**Requirement:** Starting at the line that contains "cheek = [(RIM_R, RIM_SEAT), (TYRE_R", copy every line down to the line that contains "if empty is", inclusive, exactly as it stands. Omit all other lines.

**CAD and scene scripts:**
==============================

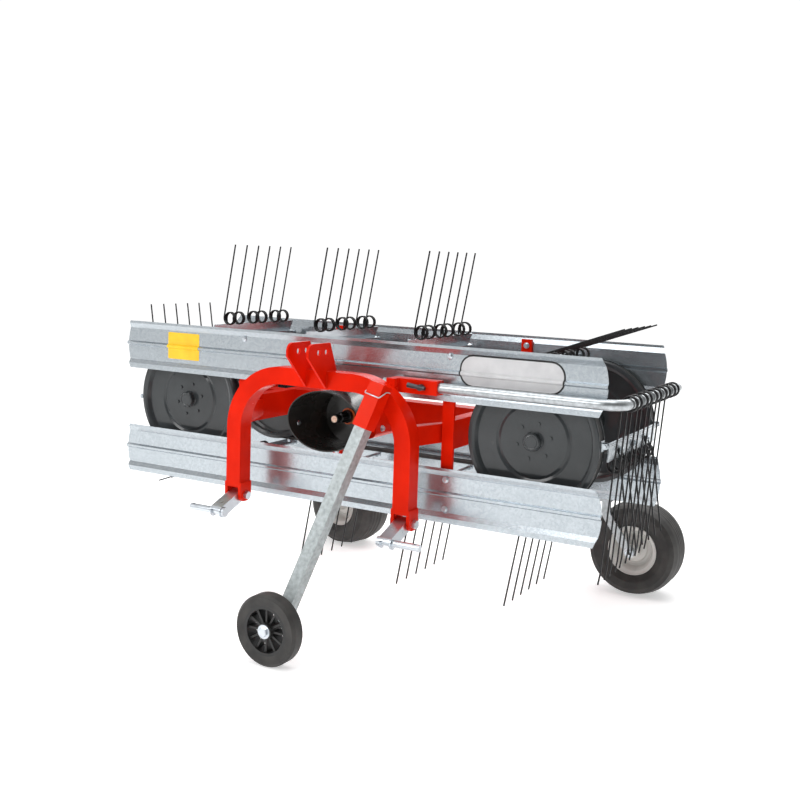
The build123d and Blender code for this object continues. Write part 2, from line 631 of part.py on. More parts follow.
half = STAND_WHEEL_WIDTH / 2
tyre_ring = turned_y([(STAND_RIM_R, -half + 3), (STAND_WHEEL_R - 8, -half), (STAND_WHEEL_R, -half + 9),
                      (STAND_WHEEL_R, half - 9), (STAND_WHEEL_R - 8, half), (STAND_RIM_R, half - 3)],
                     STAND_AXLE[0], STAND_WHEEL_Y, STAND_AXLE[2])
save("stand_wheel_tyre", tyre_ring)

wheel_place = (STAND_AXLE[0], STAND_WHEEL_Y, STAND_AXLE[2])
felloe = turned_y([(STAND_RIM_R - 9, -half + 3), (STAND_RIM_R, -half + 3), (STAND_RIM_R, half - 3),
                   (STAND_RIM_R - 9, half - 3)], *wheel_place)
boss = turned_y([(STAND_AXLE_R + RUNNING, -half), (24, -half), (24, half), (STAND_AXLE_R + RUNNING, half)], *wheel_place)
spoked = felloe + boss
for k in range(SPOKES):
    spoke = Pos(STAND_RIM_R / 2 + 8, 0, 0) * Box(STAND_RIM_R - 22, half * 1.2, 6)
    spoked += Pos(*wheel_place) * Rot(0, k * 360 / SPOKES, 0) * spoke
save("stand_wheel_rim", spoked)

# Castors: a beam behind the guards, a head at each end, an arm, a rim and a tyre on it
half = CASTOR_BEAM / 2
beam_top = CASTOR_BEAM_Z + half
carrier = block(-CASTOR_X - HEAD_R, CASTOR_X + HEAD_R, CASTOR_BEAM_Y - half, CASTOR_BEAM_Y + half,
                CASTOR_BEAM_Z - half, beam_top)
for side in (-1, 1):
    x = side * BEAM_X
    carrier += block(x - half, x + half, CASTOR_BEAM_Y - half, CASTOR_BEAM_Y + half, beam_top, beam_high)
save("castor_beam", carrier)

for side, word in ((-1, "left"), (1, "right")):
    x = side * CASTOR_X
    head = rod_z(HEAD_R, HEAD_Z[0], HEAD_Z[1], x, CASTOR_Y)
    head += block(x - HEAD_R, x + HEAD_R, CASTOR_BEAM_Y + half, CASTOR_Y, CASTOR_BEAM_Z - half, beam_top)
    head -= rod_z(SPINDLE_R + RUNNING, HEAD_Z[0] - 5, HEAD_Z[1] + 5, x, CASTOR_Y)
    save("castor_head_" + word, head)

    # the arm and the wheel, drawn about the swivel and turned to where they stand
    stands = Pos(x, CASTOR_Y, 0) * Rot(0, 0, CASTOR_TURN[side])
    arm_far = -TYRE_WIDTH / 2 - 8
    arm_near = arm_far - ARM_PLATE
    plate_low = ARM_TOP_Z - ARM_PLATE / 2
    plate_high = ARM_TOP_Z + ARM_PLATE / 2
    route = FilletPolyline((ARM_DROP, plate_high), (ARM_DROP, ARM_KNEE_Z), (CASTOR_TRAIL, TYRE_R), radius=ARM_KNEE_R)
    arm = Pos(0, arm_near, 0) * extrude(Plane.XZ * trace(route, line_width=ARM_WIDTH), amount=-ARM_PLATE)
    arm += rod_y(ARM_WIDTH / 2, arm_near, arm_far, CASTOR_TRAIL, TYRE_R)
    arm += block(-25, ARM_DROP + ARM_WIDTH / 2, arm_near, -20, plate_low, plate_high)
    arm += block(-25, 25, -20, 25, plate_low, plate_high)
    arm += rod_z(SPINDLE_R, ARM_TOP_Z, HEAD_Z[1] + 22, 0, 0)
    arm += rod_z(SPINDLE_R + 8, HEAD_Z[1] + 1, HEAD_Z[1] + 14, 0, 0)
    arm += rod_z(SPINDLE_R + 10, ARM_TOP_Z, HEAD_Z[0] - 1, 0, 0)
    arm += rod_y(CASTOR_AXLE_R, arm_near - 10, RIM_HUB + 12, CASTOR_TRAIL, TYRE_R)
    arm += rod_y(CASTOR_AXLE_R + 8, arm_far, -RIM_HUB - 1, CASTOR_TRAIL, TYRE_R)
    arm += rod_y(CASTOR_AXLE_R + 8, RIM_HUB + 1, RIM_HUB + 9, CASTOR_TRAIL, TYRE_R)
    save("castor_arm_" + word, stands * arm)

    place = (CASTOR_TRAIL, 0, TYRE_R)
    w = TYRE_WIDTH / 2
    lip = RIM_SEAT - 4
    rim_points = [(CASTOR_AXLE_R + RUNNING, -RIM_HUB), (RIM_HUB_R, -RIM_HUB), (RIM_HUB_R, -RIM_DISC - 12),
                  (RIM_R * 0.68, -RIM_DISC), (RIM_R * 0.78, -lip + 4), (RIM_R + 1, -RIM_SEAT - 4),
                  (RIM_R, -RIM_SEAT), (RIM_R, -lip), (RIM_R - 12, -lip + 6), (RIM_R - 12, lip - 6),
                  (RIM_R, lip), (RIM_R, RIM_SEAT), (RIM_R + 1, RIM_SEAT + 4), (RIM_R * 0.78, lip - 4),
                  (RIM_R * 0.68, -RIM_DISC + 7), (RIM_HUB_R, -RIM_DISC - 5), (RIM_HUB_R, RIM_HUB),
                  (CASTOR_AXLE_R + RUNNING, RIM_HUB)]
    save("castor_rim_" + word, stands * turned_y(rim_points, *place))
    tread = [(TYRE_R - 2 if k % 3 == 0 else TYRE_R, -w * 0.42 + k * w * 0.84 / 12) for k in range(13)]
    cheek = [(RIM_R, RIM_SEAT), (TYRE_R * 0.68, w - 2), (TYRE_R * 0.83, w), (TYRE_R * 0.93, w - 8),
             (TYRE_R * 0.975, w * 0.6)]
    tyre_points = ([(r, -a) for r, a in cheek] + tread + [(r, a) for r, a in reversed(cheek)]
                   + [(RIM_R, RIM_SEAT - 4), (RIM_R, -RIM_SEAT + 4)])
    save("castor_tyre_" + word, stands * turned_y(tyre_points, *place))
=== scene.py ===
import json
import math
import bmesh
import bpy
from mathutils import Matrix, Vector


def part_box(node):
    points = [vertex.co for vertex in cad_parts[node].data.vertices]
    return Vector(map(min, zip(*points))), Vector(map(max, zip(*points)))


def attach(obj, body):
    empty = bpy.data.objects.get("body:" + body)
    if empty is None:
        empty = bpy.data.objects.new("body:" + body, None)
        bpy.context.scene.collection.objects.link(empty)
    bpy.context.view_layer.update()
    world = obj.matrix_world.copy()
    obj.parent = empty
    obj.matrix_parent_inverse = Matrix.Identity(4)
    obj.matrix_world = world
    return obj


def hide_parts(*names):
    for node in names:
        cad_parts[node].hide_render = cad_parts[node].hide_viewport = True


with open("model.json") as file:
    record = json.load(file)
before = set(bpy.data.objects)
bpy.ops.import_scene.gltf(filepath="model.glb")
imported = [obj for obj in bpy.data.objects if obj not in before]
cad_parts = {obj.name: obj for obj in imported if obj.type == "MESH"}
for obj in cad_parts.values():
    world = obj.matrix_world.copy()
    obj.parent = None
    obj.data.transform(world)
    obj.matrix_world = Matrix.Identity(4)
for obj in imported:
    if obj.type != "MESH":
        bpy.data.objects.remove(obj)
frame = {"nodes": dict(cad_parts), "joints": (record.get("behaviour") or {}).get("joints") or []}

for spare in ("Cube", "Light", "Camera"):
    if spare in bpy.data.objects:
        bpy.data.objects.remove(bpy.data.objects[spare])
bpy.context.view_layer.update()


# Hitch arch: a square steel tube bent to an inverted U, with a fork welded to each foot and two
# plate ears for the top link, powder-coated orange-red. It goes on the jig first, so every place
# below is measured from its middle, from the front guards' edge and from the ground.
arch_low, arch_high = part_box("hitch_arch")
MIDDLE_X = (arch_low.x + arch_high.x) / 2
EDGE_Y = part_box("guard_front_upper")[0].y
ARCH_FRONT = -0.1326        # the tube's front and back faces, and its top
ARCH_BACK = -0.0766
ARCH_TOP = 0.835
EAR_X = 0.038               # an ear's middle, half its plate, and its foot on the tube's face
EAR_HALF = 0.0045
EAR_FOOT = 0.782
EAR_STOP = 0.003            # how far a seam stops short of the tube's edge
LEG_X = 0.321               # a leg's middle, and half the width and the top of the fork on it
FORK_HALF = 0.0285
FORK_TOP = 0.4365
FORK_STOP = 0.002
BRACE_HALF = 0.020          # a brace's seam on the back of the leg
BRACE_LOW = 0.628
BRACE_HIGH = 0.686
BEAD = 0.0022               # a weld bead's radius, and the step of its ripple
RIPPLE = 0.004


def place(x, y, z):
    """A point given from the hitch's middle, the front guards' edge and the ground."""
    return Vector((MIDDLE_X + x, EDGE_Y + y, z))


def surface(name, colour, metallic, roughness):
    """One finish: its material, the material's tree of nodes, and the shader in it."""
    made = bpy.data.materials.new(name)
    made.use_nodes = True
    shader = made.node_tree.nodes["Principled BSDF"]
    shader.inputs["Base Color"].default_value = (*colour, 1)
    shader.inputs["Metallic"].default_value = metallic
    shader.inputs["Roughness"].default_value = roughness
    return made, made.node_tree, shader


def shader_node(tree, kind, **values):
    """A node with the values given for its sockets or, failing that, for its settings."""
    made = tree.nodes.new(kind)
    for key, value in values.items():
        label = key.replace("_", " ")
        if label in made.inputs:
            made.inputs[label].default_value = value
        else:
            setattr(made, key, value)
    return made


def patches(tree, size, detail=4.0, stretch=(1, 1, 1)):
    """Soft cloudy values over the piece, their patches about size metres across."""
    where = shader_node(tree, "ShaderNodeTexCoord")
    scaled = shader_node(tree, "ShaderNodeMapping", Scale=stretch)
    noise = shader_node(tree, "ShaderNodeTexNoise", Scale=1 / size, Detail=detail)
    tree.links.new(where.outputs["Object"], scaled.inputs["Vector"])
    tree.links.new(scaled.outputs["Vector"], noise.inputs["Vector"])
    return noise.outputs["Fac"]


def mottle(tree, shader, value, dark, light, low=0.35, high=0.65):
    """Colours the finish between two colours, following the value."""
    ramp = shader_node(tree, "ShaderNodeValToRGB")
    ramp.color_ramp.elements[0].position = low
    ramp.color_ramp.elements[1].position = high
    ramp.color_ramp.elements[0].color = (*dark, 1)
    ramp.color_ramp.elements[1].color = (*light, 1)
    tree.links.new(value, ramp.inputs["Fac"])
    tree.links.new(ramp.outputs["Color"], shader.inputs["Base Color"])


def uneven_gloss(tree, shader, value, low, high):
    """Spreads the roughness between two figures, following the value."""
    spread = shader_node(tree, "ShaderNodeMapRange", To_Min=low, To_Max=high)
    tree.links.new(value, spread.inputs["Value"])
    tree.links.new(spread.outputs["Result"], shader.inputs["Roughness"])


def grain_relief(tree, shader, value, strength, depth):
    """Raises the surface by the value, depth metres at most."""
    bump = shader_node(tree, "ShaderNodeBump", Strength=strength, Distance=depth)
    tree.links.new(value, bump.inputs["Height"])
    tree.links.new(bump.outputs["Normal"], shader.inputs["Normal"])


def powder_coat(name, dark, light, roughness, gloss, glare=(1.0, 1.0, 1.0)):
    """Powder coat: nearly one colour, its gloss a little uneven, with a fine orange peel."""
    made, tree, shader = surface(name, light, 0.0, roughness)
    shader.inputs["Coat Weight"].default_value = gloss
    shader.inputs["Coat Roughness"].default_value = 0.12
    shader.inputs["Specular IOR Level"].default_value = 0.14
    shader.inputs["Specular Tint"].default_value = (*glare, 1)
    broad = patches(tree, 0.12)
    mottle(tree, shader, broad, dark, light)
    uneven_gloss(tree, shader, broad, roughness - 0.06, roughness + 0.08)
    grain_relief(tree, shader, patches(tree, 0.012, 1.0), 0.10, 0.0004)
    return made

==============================

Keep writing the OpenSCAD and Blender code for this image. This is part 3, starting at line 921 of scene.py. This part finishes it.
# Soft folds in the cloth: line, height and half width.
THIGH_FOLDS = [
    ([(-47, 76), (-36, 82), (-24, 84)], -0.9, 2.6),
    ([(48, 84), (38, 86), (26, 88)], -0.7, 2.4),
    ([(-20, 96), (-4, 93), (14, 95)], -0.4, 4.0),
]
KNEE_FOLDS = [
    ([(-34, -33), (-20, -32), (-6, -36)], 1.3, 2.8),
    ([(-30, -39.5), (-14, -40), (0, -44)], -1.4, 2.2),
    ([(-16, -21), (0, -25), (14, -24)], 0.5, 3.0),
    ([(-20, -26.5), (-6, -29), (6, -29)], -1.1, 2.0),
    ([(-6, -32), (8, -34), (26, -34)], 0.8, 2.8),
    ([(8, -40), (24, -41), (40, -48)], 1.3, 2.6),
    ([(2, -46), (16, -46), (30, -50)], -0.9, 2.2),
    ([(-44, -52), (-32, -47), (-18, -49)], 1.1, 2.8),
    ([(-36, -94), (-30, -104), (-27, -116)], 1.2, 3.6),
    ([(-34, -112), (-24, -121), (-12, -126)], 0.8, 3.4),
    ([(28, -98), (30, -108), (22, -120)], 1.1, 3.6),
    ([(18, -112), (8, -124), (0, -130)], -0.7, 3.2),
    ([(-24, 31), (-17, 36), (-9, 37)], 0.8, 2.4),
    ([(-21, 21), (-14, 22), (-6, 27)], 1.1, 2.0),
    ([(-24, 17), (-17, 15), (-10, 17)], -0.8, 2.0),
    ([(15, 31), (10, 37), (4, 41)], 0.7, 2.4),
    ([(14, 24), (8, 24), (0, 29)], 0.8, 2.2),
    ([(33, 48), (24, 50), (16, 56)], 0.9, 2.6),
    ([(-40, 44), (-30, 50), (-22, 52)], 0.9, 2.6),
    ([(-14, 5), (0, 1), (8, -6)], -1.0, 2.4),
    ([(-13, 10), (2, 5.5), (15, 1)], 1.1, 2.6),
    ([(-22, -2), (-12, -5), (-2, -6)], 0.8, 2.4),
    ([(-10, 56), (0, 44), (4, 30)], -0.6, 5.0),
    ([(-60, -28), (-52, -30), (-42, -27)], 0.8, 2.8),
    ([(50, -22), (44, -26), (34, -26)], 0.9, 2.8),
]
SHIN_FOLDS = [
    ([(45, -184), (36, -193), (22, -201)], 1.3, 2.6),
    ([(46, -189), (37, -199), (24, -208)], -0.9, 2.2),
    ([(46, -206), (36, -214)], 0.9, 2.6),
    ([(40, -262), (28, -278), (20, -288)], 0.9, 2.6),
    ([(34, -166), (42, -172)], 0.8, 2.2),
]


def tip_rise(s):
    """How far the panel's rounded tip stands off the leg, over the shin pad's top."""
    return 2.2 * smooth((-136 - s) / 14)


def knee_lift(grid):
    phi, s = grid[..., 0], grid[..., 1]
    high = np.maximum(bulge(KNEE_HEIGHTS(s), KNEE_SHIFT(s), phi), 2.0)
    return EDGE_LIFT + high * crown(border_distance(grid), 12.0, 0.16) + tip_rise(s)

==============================

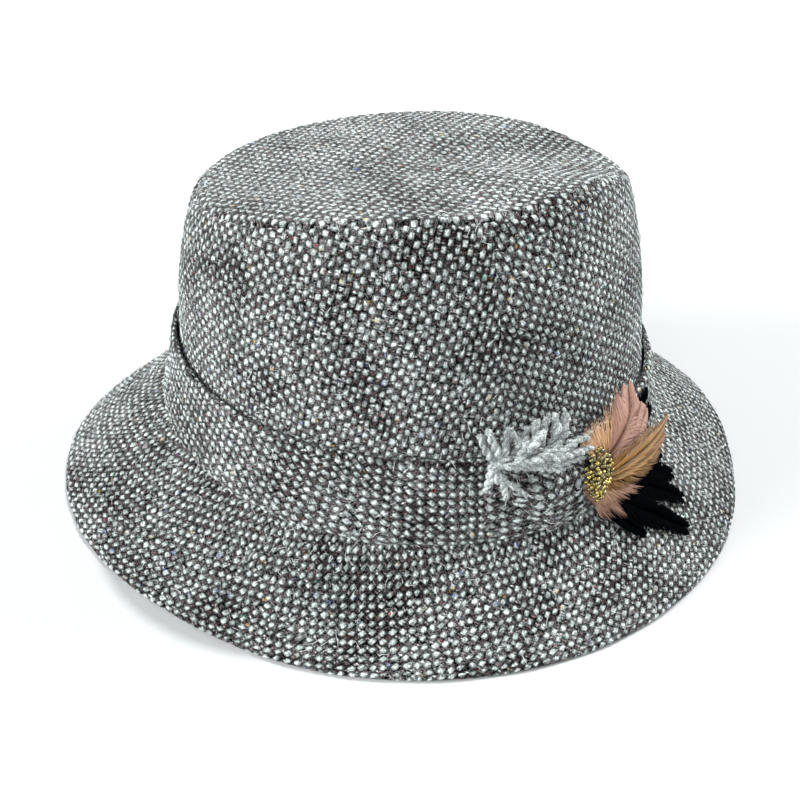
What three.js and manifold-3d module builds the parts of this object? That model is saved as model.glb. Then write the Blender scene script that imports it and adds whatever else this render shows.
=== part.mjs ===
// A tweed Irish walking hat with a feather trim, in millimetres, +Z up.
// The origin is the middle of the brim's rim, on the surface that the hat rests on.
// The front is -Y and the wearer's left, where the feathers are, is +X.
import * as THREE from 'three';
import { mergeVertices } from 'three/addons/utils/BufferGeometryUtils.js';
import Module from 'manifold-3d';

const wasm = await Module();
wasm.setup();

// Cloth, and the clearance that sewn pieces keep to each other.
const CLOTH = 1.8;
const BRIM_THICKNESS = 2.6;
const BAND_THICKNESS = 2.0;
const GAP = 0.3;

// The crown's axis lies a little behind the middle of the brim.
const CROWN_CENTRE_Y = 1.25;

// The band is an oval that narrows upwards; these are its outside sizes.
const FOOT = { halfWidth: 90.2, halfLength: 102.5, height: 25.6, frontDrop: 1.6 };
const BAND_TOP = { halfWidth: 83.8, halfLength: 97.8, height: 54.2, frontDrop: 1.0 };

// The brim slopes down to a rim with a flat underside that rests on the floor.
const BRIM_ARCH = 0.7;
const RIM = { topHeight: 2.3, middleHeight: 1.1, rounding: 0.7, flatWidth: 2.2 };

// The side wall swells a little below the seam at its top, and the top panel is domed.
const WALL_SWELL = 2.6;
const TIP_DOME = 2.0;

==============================

**Written reply:**
    cheek = [(RIM_R, RIM_SEAT), (TYRE_R * 0.68, w - 2), (TYRE_R * 0.83, w), (TYRE_R * 0.93, w - 8),
             (TYRE_R * 0.975, w * 0.6)]
    tyre_points = ([(r, -a) for r, a in cheek] + tread + [(r, a) for r, a in reversed(cheek)]
                   + [(RIM_R, RIM_SEAT - 4), (RIM_R, -RIM_SEAT + 4)])
    save("castor_tyre_" + word, stands * turned_y(tyre_points, *place))
=== scene.py ===
import json
import math
import bmesh
import bpy
from mathutils import Matrix, Vector


def part_box(node):
    points = [vertex.co for vertex in cad_parts[node].data.vertices]
    return Vector(map(min, zip(*points))), Vector(map(max, zip(*points)))


def attach(obj, body):
    empty = bpy.data.objects.get("body:" + body)
    if empty is None:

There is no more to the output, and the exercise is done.